Many elderly patients take inappropriate medicines
Many elderly patients take inappropriate medicines
Patient safety outside the nursing home cited
An alarming number of elderly patients are taking medications that aren’t appropriate for them, according to a new study by the Agency for Health Care Research.
About one-fifth of the approximately 32 million elderly Americans not living in nursing homes in 1996 used one or more of 33 prescription medicines considered potentially inappropriate, the report says. Nearly one million elderly used at least one of 11 medications that a panel of geriatric medicine and pharmacy experts advising the researchers agreed should always be avoided in the elderly. These 11 medications include long-
acting benzodiazapines, sedative or hypnotic agents, long-acting oral hypoglycemics, analgesics, antiemetics, and gastrointestinal antispasmodics.
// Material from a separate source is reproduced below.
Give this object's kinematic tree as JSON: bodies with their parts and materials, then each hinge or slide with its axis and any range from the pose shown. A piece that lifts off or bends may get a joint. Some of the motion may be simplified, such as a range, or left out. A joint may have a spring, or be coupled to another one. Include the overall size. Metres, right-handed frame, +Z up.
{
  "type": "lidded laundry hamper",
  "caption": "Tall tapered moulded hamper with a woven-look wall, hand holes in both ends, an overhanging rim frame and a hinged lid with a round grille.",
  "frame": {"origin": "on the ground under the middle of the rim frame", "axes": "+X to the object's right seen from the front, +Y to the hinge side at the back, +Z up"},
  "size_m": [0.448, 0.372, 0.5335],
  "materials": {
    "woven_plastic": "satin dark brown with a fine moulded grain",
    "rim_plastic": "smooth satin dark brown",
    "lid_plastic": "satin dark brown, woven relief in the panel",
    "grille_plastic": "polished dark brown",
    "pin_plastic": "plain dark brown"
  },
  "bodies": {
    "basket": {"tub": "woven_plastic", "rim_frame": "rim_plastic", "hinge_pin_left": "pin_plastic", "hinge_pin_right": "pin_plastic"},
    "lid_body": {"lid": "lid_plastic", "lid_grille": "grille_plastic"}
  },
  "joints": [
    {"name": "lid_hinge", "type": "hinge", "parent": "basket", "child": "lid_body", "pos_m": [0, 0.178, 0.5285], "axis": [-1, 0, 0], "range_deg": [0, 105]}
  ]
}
"This important research indicates that patient safety issues can occur outside hospitals, nursing homes, and institutional settings, and among any patient population. This study highlights the need to develop evidence-based programs and ways to improve prescribing practices in the United States," says John M. Eisenberg, MD, director of the Agency for Healthcare Research and Quality.
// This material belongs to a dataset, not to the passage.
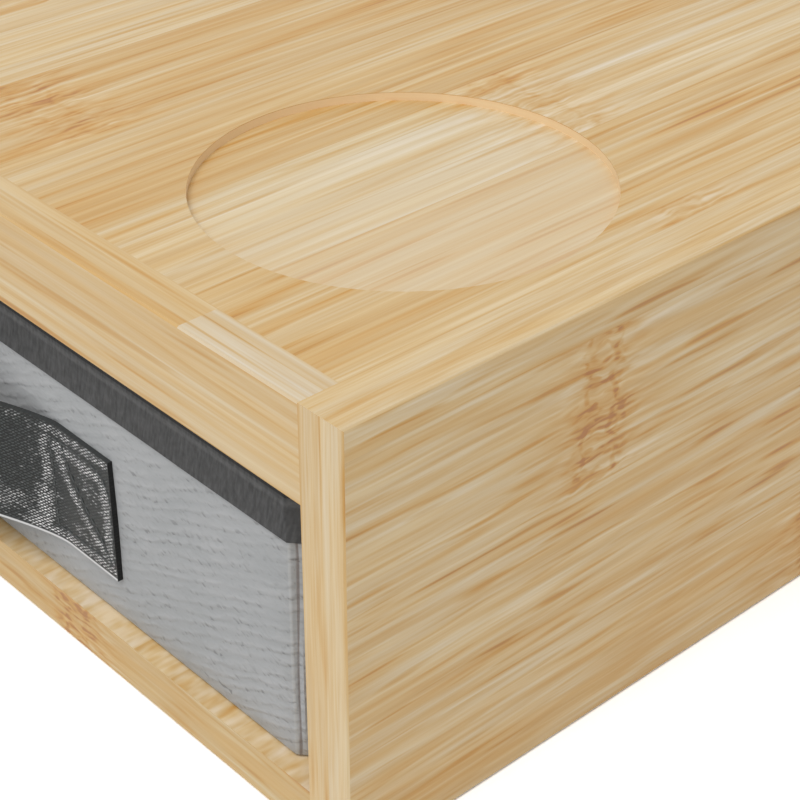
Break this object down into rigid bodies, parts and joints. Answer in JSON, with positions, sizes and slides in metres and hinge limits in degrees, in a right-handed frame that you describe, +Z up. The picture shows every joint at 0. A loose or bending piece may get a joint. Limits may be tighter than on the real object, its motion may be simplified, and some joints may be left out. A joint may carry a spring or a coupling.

The study also suggests that elderly women and elderly people who are in poor health and who use more prescriptions are more likely than others to receive inappropriate drugs.
The list of potentially inappropriate medications reflects the consensus of the expert panel. Not all physicians agree about the appropriateness of specific drugs for the elderly. This lack of consensus stems in part from the limited amount of evidence of risks and benefits for some medications because older patients often are excluded from drug clinical trials due to their age and other medical problems.
The actual extent of inappropriate medication being prescribed may be much higher because of the conservative criteria the researchers used and because of the rapid rate that new pharmaceutical agents are being introduced into the marketplace, says Chunliu Zhan, MD, PhD, lead author of the study. The problem is compounded by suboptimal prescribing, including underuse of effective medications, inappropriate dosages, inappropriate combination of drugs, and other errors, Zhan says.
The study, "Potentially Inappropriate Medication Use in the Community-Dwelling Elderly: Findings from the 1996 Medical Expenditure Panel Survey," was published in the Dec. 12, 2001 issue of the Journal of the American Medical Association.